= Sunrise International Education =

Cross-border marketing and immersive media company

Sunrise International is a cross-border marketing and immersive media company with a specialization in VR/AR media production, event management, and cross-border marketing in Asia. It was founded in 2011 by Gavin Newton-Tanzer and David Weeks and was a member of the Columbia Startup Lab in 2014.

As a media and marketing company, Sunrise International advocates for international brands to directly advertise on local Chinese media channels, citing issues surrounding the Great Firewall of China as a reason for why local users cannot access international social media platforms like Facebook, Twitter, Google, and YouTube. The organization is occasionally quoted by international news outlets on various issues relating to VR/AR in China, cross-border e-commerce in China, education technology, and issues surrounding international student mobility. Early on in the COVID-19 pandemic, the company spoke on a number of occasions about the impact of the pandemic on international student mobility, as well as the potential post-COVID rebound of Chinese students studying overseas. Its VR/AR practice includes virtual 360 tours, augmented reality marketing activations, holographic display hardware, AR-based self-guided tours, and spatial web design.

Sunrise International is the local organizer of the Augmented World Expo (AWE) Asia, an annual virtual and augmented reality industry event that has been hosted in Singapore and various Chinese cities since 2015. The company also co-hosts the Washington International Education Conference.

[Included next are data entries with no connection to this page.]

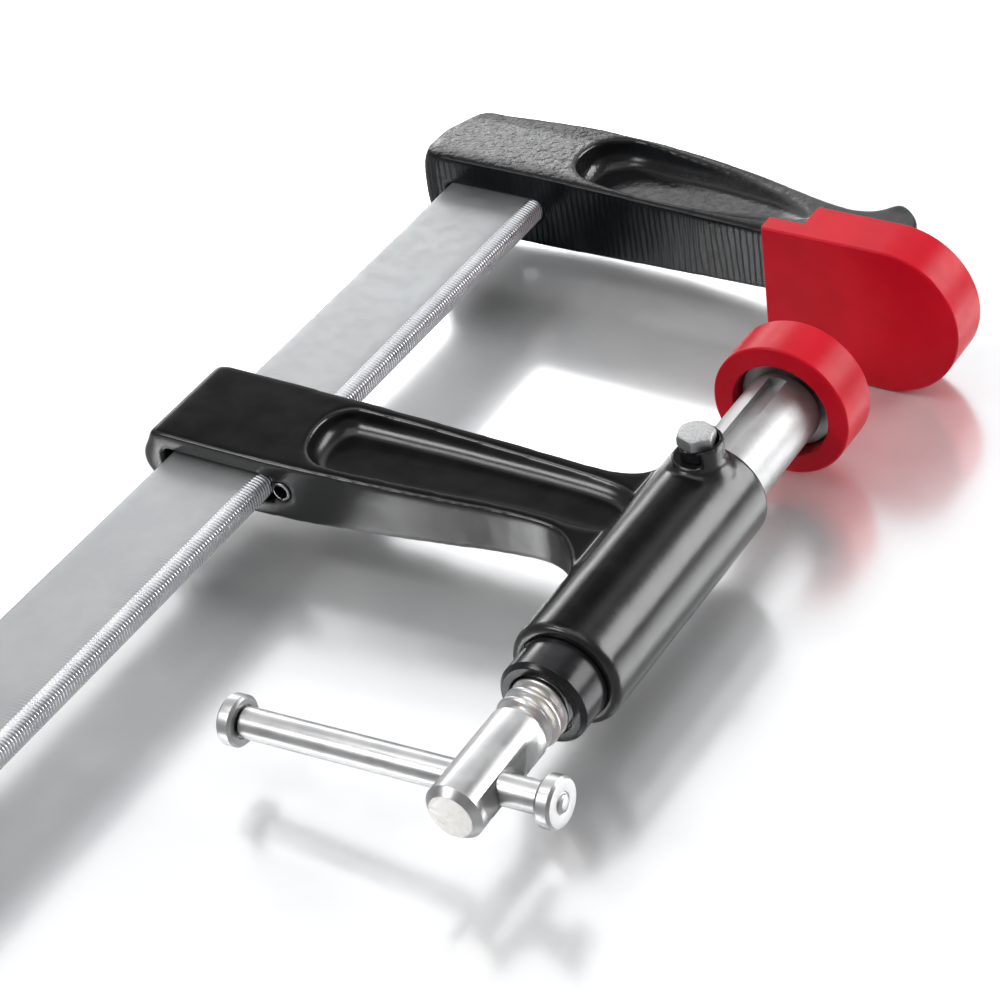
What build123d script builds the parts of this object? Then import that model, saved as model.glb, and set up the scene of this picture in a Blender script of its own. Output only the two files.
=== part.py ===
from build123d import *
import os
import math

os.makedirs("parts", exist_ok=True)

# ---------------------------------------------------------------------------
# F clamp lying on its side.
# Working frame: x = 0 on the throat edge of the rail, y = 0 on the inner face
# of the fixed arm, z = 0 on the middle plane of the rail and the spindle.
# +X runs along the arms from the rail to the spindle, +Y along the rail
# towards the fixed jaw, +Z up.  Every solid is moved by ORIGIN_SHIFT at the
# end, which puts the origin at the bottom centre of the whole clamp.
# All lengths in millimetres.
# ---------------------------------------------------------------------------

# rail
rail_width = 35.0
rail_thickness = 8.0
rail_edge_radius = 3.5       # throat edge
rail_outer_radius = 2.0      # outer edge
rail_y_far = 28.0            # end buried in the fixed arm
rail_y_free = -396.0         # free end

# spindle line
throat = 121.0               # rail edge to spindle axis
thread_d = 18.0
thread_pitch = 4.0
thread_depth = 2.0
spindle_head_d = 17.0
spindle_end_y = -256.5
spindle_head_y = -221.5      # where the plain head meets the thread
spindle_thread_end_y = -141.5
journal_d = 14.0
journal_end_y = -123.0
groove_y = -132.0
head_chamfer = 2.0

# fixed arm
fixed_half_height_rail = 13.7
fixed_half_height_tip = 10.0
fixed_tip_x = 124.0
fixed_edge_radius = 2.4

# fixed jaw cap and the cast plate under it
cap_front_y = -18.0
cap_flange_y = -11.5
cap_back_y = -1.0
cap_left_x = 90.0
cap_skirt_x = 101.5
cap_round_x = 129.0
cap_round_r = 25.0
cap_wall = 4.5
cap_lip_draft = 1.0          # slant of the lip's end face
cap_skirt_draft = 1.8        # slant of the skirt's end face
cap_edge = 0.8

# sliding arm
arm_front_y = -160.0
arm_back_y = -124.0
arm_half_height_rail = 10.5
arm_half_height_hub = 7.4
slot_clear_z = 0.45
slot_left_x = -37.4
slot_right_x = 1.2
hub_r = 16.6
hub_near_y = -198.5
hub_far_y = -110.0
hub_edge_radius = 2.0

# bushing
bush_r = 13.15
bush_near_y = -210.5
bush_inner_y = -181.0
bush_spigot_r = 12.4

# pusher, pressure plate and red cup
pusher_r = 11.75
running_gap = 0.05
pusher_rear_y = -141.0
pusher_front_y = -67.0
keyway_width = 5.6
keyway_floor = 8.9
ball_y = -62.5
ball_r = 3.6
ball_neck_r = 2.4
plate_r = 15.1
plate_rear_y = -65.0
cup_floor_y = -58.6
cup_back_y = -54.6
cup_front_y = -70.3
cup_r = 21.8
cup_bore_r = 15.3

# guide bolt on top of the hub
bolt_y = -119.0
bolt_r = 3.0
bolt_head_af = 10.0
bolt_head_low = 22.4
bolt_head_top = 26.5
nut_low = 18.4
boss_r = 7.6
boss_top = 18.4
collar_top = 23.6

# tommy bar
bar_y = -242.5
bar_r = 4.5
bar_tilt = 4.3               # degrees, left end low
bar_left = -74.0             # shoulder positions along the bar from the spindle axis
bar_right = 20.3
bar_spigot_r = 2.5
bar_cap_r = 7.25
bar_cap_len = 4.8

# spring pin beside the rail
pin_r = 3.0
pin_bore_r = 2.3
pin_x = 3.9
pin_len = 34.0

# rail stop pin near the free end
stop_y = -389.0
stop_r = 3.0
stop_len = 22.0

ORIGIN_SHIFT = (-53.25, 180.65, 25.0)


# --- helpers ---------------------------------------------------------------

def cyl_y(r, y0, y1, x=throat, z=0.0):
    """Cylinder along Y between two stations."""
    return Pos(x, (y0 + y1) / 2, z) * Rot(90, 0, 0) * Cylinder(r, abs(y1 - y0))


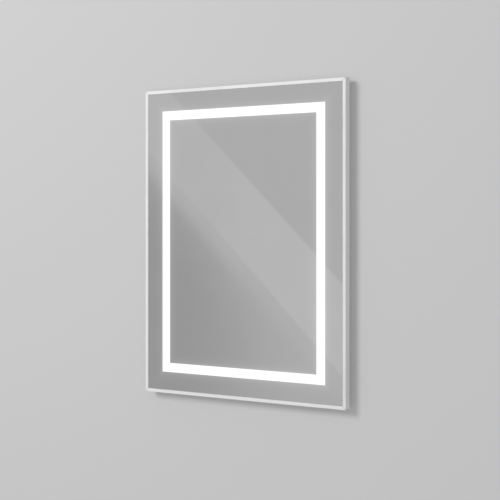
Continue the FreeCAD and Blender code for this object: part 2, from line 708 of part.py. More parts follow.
def light_strip(side, span, place, turn):
    """Circuit strip on the channel's base, with a chip at every pitch."""
    body = new_body(f"led_strip_{side}", place, turn)
    circuit = new_sketch(body, "XZ_Plane", STRIP_FRONT)
    draw_centred(circuit, strip_length(span), "strip_width")
    add_pad(body, circuit, "strip_thickness")
    chip = new_sketch(body, "XZ_Plane", f"{STRIP_FRONT} - chip_height")
    first = f"(chip_pitch - {strip_length(span)}) / 2"
    draw_centred(chip, "chip_length", "chip_width", x=first)
    first_chip = add_pad(body, chip, "chip_height")
    add_row(body, first_chip, "X_Axis", "chip_pitch", f"round({strip_length(span)} / chip_pitch)")


def corner_links():
    """L-shaped flexible circuits that join the strips round the corners of the band."""
    body = new_body("strip_corner_links", moved(MIRROR, y=GLASS_BACK))
    links = new_sketch(body, "XZ_Plane", f"{STRIP_FRONT} - link_thickness")
    for across in (-1, 1):
        for up in (-1, 1):
            x_line = f"({HALF_WIDTH} - {BAND_LINE})"
            z_line = f"({HALF_HEIGHT} - {BAND_LINE})"
            x_end = f"({strip_length('mirror_width')} / 2 - link_overlap)"
            z_end = f"({strip_length('mirror_height')} / 2 - link_overlap)"
            corner = [
                (x_end, f"({z_line} + link_width / 2)"),
                (f"({x_line} + link_width / 2)", f"({z_line} + link_width / 2)"),
                (f"({x_line} + link_width / 2)", z_end),
                (f"({x_line} - link_width / 2)", z_end),
                (f"({x_line} - link_width / 2)", f"({z_line} - link_width / 2)"),
                (x_end, f"({z_line} - link_width / 2)"),
            ]
            draw_polygon(links, [(f"{across} * {x}", f"{up} * {z}") for x, z in corner])
    add_pad(body, links, "link_thickness")


def lighting():
    for side, span, step_x, step_z, turn in LIGHT_SIDES:
        place = moved(MIRROR, step_x, GLASS_BACK, step_z)
        light_channel(side, span, place, turn)
        diffuser(side, span, place, turn)
        light_strip(side, span, place, turn)
    corner_links()


# ---------------------------------------------------------------- back panel


def back_panel():
    """Sheet that closes the back, with two pressed beads and the holes of everything it carries."""
    body = new_body("back_panel", MIRROR)
    sheet = new_sketch(body, "XZ_Plane", PANEL_FRONT)
    less = "2 * (frame_wall + panel_clearance)"
    draw_centred(sheet, f"mirror_width - {less}", f"mirror_height - {less}")
    add_pad(body, sheet, "panel_thickness")

    holes = new_sketch(body, "XZ_Plane", PANEL_FRONT)
    hole_groups = (
        (PANEL_SCREW_PLACES, "panel_screw_radius", "0"),
        (RIVET_PLACES, "rivet_radius", "0"),
        (SPACER_PLACES, "spacer_screw_radius", "0"),
        (COVER_SCREW_PLACES, "cover_screw_radius", "cover_rise"),
        (DRIVER_SCREW_PLACES, "driver_screw_radius", "cover_rise"),
        ([(EARTH_LINE, "stud_rise")], "stud_radius", "cover_rise"),
        ([(LEAD_HOLE_LINE, "driver_rise")], "bush_neck", "cover_rise"),
    )
    for places, radius, rise in hole_groups:
        for x, z in places:
            draw_circle(holes, x, f"{z} + {rise}", f"{radius} + screw_clearance")
    add_pocket(body, holes, "panel_thickness")

    bead_length = "mirror_height - 2 * bead_end_inset"
    for side in (-1, 1):
        crown = new_sketch(body, "XZ_Plane", PANEL_BACK)
        draw_slot(crown, f"{side} * bead_place", "0", bead_length, "bead_width / 2", upright=True)
        add_pad(body, crown, "bead_height")
        hollow = new_sketch(body, "XZ_Plane", PANEL_FRONT)
        hollow_radius = "(bead_width / 2 - panel_thickness)"
        hollow_length = f"{bead_length} - 2 * panel_thickness"
        draw_slot(hollow, f"{side} * bead_place", "0", hollow_length, hollow_radius, upright=True)
        add_pocket(body, hollow, "bead_height")
    dress_edges(body, "Chamfer", "bead_height / 2", y=f"{PANEL_BACK} + bead_height")

    fasteners(
        "panel_screws",
        MIRROR,
        PANEL_SCREW_PLACES,
        [
            (f"{PANEL_FRONT} - panel_screw_reach", PANEL_BACK, "panel_screw_radius"),
            (PANEL_BACK, f"{PANEL_BACK} + panel_screw_rise", "panel_screw_head"),
        ],
    )


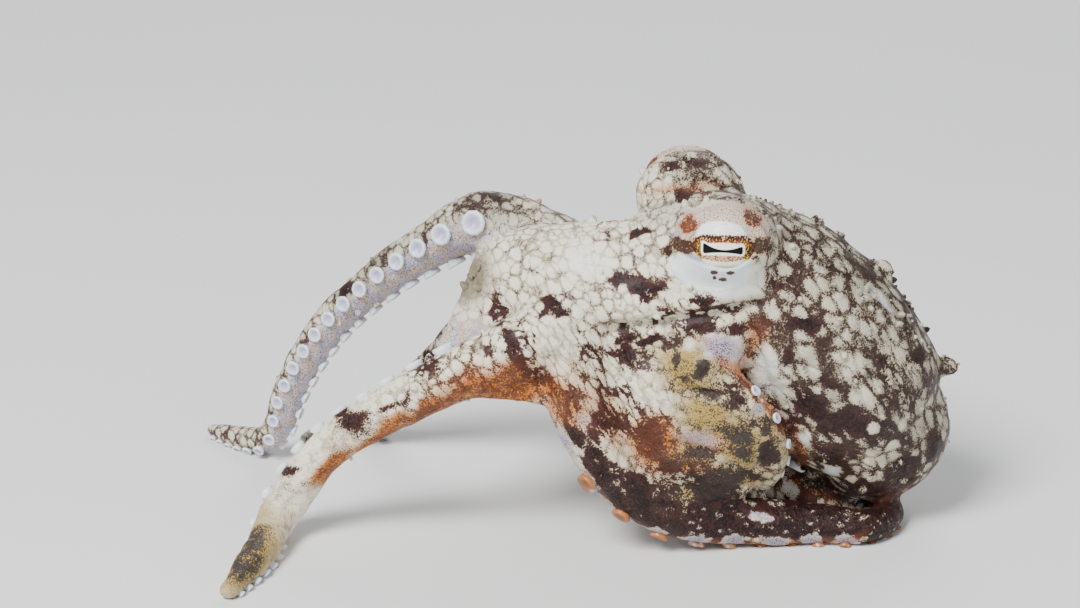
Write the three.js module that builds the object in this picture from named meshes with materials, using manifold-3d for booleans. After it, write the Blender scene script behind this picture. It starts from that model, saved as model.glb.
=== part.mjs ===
// A small veined octopus, life size, raised on its spread arms with the web held up like a tent.
// Millimetres, +Z up. The head is up front and left, the mantle hangs back and right, and the arms
// reach the floor at Z = 0. Every flesh piece is a swept body or a stretched web, cut to meet its
// neighbours at a thin parting gap.
import * as THREE from "three";
import { mergeVertices } from "three/addons/utils/BufferGeometryUtils.js";
import Module from "manifold-3d";

const wasm = await Module();
wasm.setup();

// ---- driving sizes, in millimetres unless the name says otherwise ----
const PARTING_GAP = 0.3;
const WEB_THICKNESS = 1.0;
const EYEBALL_RADIUS = 3.0;
const ORBIT_HALF = [4.4, 3.9, 3.8];
const EYE_SETTING = 1.15; // how far the eyeball's centre sits out from the orbit's
const ARM_SIDES = 7;
const ARM_STEP = 3.1; // length of arm between two rings of the sweep
const BODY_SIDES = 16;
const BODY_STEP = 2.7;
const HEAD_DEPTH = 1.2; // half height of the head over its half width
const SUCKER_SIDES = 5;
const SUCKER_SPACING = 4.6; // along an arm, alternating from side to side
const SUCKER_SHARE = 0.42; // sucker radius as a share of the arm's radius there
const SUCKER_SPLAY = 0.85; // radians from the middle of the oral side
const FIRST_SUCKER = 0.16; // share of the arm left bare at the crown
const ARM_FLATTENING = 0.92; // arm depth over arm width
const ORAL_TURN = 2; // how soon the suckers turn from their first direction to the last
const FIRST_CUT = 0.34; // share of an arm at which its base length ends
const SECOND_CUT = 0.66; // share at which its middle length ends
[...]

The company was originally founded with a focus on experimental education and extracurricular learning division based in China. From 2012-2022, the company founded and operated the National High School Debate League of China (NHSDLC), the oldest and largest high school English-language debate league in China. NHSDLC competitions were often hosted in second and third tier cities in China, sending students to compete at international debate competitions hosted at Stanford, Harvard, the University of Pennsylvania, and the Asia Society. From 2012-2022, it also founded and operated a business case analysis league called the China Youth Business League, run in partnership with the Harvard Undergraduate Economics Association and the Wharton China Business Society.